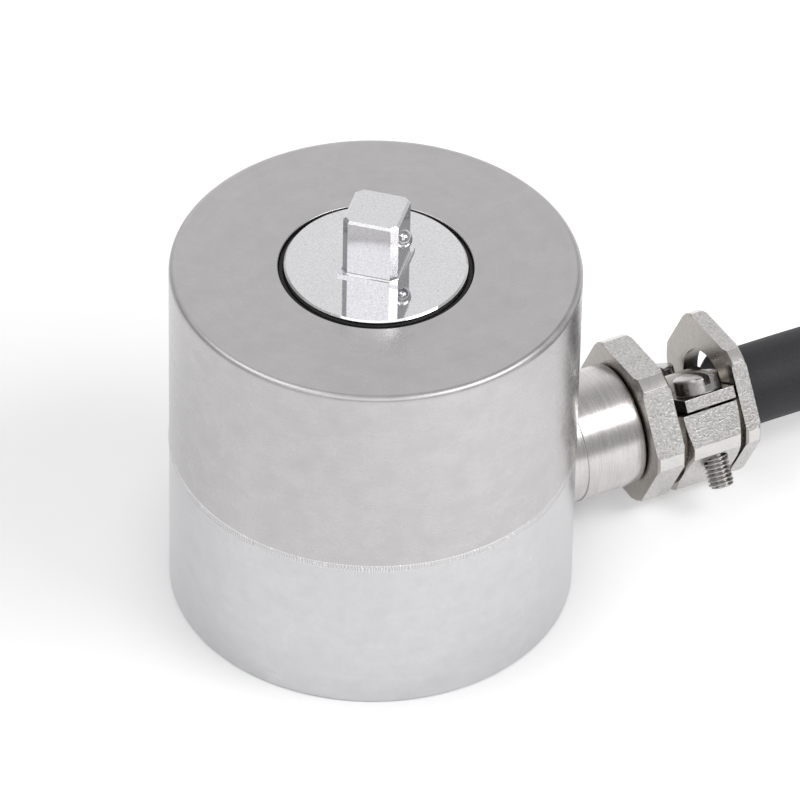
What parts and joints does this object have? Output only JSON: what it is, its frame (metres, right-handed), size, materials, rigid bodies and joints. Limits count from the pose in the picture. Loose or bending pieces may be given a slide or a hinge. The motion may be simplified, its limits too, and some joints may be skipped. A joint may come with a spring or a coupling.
{
  "type": "square drive torque sensor",
  "caption": "Short round reaction torque sensor with a male drive square and ball detent on top, a female square in the base, and a side cable gland with a clamp strap.",
  "frame": {"origin": "centre of the female drive square's mouth, in the sensor's bottom face", "axes": "+Z along the drive axis towards the male square, +X along the cable gland"},
  "size_m": [0.2332, 0.133, 0.0525],
  "materials": {
    "housing_steel": "satin turned stainless steel",
    "weld_steel": "machined laser weld bead",
    "shaft_steel": "polished hardened steel",
    "ball_steel": "polished bearing ball",
    "spring_steel": "drawn spring wire",
    "seal_rubber": "smooth black rubber",
    "screw_steel": "plain stainless steel",
    "gauge_foil": "polyimide backed foil",
    "board_laminate": "green glass laminate",
    "wire_enamel": "enamelled copper wire",
    "core_insulation": "coloured core insulation",
    "boss_steel": "turned stainless steel",
    "gland_nickel": "nickel plated brass, faintly grainy",
    "clamp_screw_steel": "nickel plated steel",
    "cable_jacket": "matt dark grey polyurethane",
    "tie_nylon": "black nylon",
    "boot_plastic": "black shrink sleeve",
    "ferrule_tin": "tinned copper"
  },
  "bodies": {
    "housing": {"base_housing": "housing_steel", "upper_housing": "housing_steel", "seam_weld": "weld_steel", "torsion_shaft": "shaft_steel", "detent_spring": "spring_steel", "hub_seal": "seal_rubber", "foot_screws": "screw_steel", "strain_gauges": "gauge_foil", "terminal_board": "board_laminate", "gauge_wires": "wire_enamel", "cable_cores": "core_insulation", "cable_boss": "boss_steel", "seal_bush": "seal_rubber", "seal_washers": "screw_steel", "pressure_screw": "gland_nickel", "cable_lead": "cable_jacket", "clamp_strap": "gland_nickel", "clamp_screw_near": "clamp_screw_steel", "clamp_screw_far": "clamp_screw_steel", "cable": "cable_jacket", "cable_coil": "cable_jacket", "coil_ties": "tie_nylon", "end_boot": "boot_plastic", "lead_cores": "core_insulation", "lead_ferrules": "ferrule_tin"},
    "detent_ball": {"detent_ball": "ball_steel"}
  },
  "joints": [
    {"name": "ball_press", "type": "slide", "parent": "housing", "child": "detent_ball", "axis": [0.7254, -0.6884, 0], "range_m": [-0.0009, 0], "stiffness_N_per_m": 1500, "deforming": ["detent_spring"]}
  ]
}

GOAL →
Quote the listing in full, please, keeping every line exact.

TASK OUTPUT →
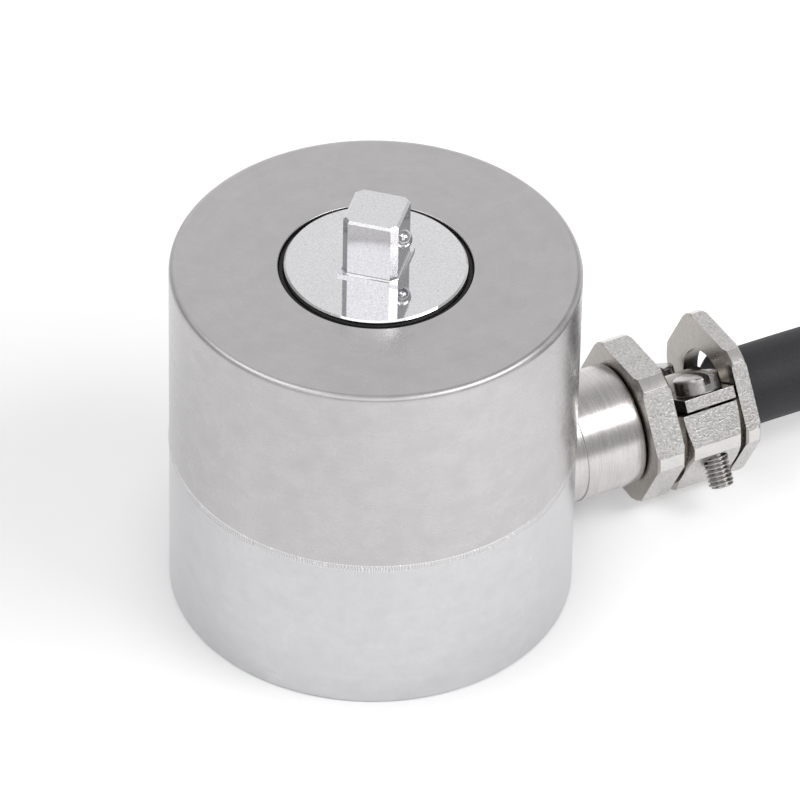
What parts and joints does this object have? Output only JSON: what it is, its frame (metres, right-handed), size, materials, rigid bodies and joints. Limits count from the pose in the picture. Loose or bending pieces may be given a slide or a hinge. The motion may be simplified, its limits too, and some joints may be skipped. A joint may come with a spring or a coupling.
{
  "type": "square drive torque sensor",
  "caption": "Short round reaction torque sensor with a male drive square and ball detent on top, a female square in the base, and a side cable gland with a clamp strap.",
  "frame": {"origin": "centre of the female drive square's mouth, in the sensor's bottom face", "axes": "+Z along the drive axis towards the male square, +X along the cable gland"},
  "size_m": [0.2332, 0.133, 0.0525],
  "materials": {
    "housing_steel": "satin turned stainless steel",
    "weld_steel": "machined laser weld bead",
    "shaft_steel": "polished hardened steel",
    "ball_steel": "polished bearing ball",
    "spring_steel": "drawn spring wire",
    "seal_rubber": "smooth black rubber",
    "screw_steel": "plain stainless steel",
    "gauge_foil": "polyimide backed foil",
    "board_laminate": "green glass laminate",
    "wire_enamel": "enamelled copper wire",
    "core_insulation": "coloured core insulation",
    "boss_steel": "turned stainless steel",
    "gland_nickel": "nickel plated brass, faintly grainy",
    "clamp_screw_steel": "nickel plated steel",
    "cable_jacket": "matt dark grey polyurethane",
    "tie_nylon": "black nylon",
    "boot_plastic": "black shrink sleeve",
    "ferrule_tin": "tinned copper"
  },
  "bodies": {
    "housing": {"base_housing": "housing_steel", "upper_housing": "housing_steel", "seam_weld": "weld_steel", "torsion_shaft": "shaft_steel", "detent_spring": "spring_steel", "hub_seal": "seal_rubber", "foot_screws": "screw_steel", "strain_gauges": "gauge_foil", "terminal_board": "board_laminate", "gauge_wires": "wire_enamel", "cable_cores": "core_insulation", "cable_boss": "boss_steel", "seal_bush": "seal_rubber", "seal_washers": "screw_steel", "pressure_screw": "gland_nickel", "cable_lead": "cable_jacket", "clamp_strap": "gland_nickel", "clamp_screw_near": "clamp_screw_steel", "clamp_screw_far": "clamp_screw_steel", "cable": "cable_jacket", "cable_coil": "cable_jacket", "coil_ties": "tie_nylon", "end_boot": "boot_plastic", "lead_cores": "core_insulation", "lead_ferrules": "ferrule_tin"},
    "detent_ball": {"detent_ball": "ball_steel"}
  },
  "joints": [
    {"name": "ball_press", "type": "slide", "parent": "housing", "child": "detent_ball", "axis": [0.7254, -0.6884, 0], "range_m": [-0.0009, 0], "stiffness_N_per_m": 1500, "deforming": ["detent_spring"]}
  ]
}